New Jersey leads the nation in having the highest racial disparities in having the highest Black/white incarceration rates for both adults and youth, making the laws racially discriminatory impact particularly acute.[xxiii]
With respect to adults, New Jersey has a Black/white incarceration ratio of 12:1.[xxiv] In other words, a Black adult is 12 times more likely than a white adult to be incarcerated in New Jersey.
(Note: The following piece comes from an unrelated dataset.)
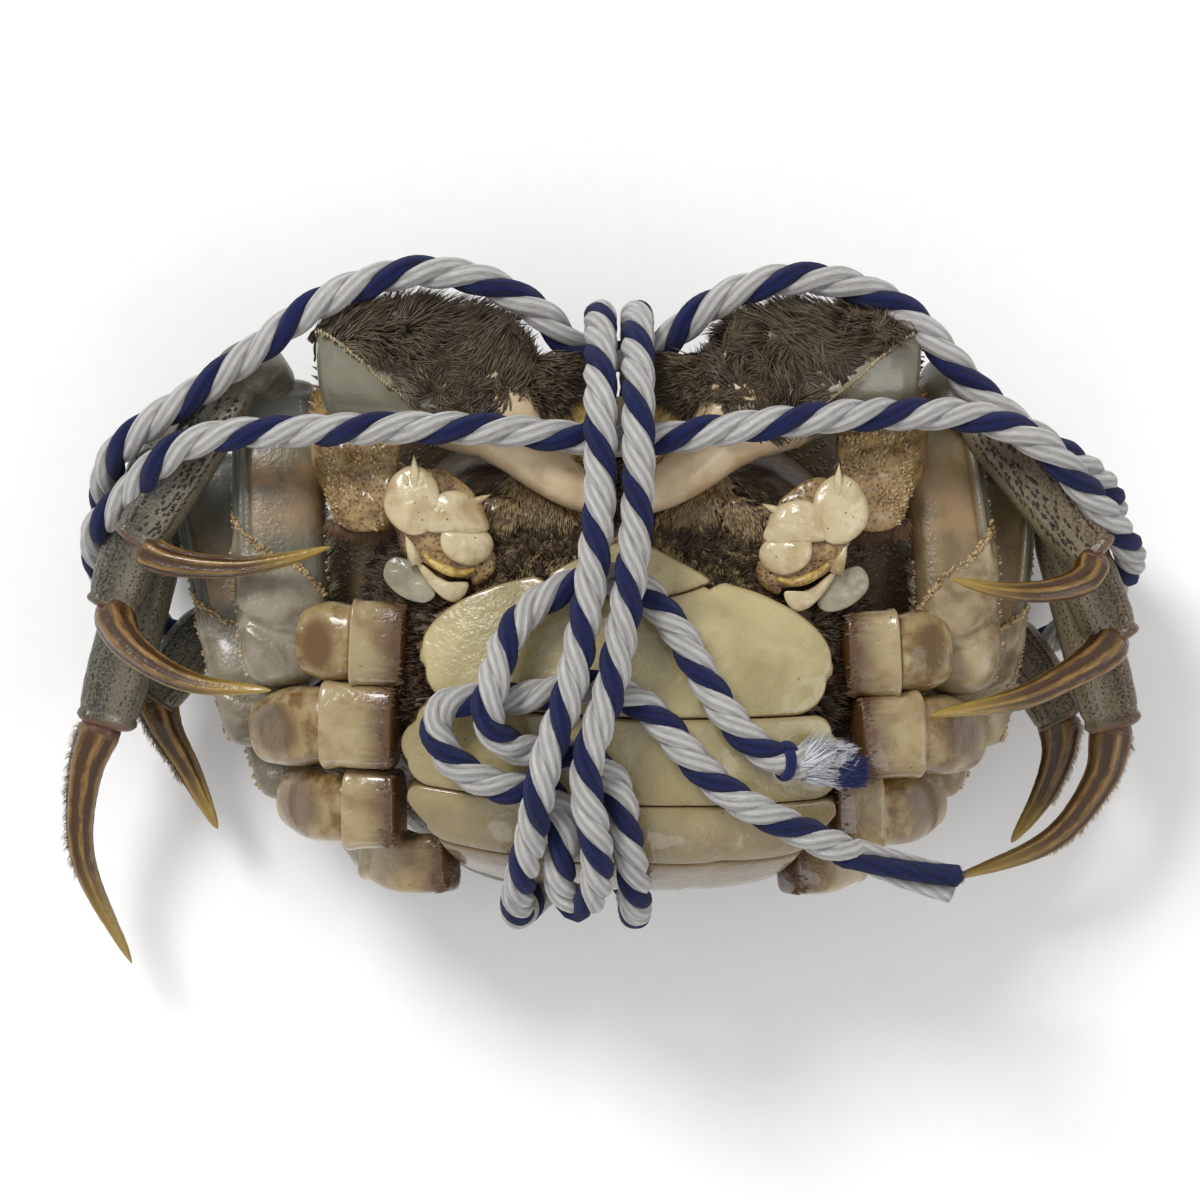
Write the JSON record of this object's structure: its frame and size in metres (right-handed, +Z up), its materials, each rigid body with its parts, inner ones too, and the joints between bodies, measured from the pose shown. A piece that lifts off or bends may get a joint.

This is more than double the national ratio of 5:1.[xxv] A significant proportion of these disparities cannot be explained by differing rates of offending.[xxvi]
New Jersey also leads the nation in racial disparities in youth incarceration, where the gap is even more staggering: a Black youth is 30 times more likely to be detained or committed to a youth facility than their white counterpart.[xxvii] These disparities persist even though Black and white youth commit most offenses at about the same rate.[xxviii]
These disparities are in significant part a reflection of racially discriminatory policy decisions at every stage of the criminal justice system.[xxix]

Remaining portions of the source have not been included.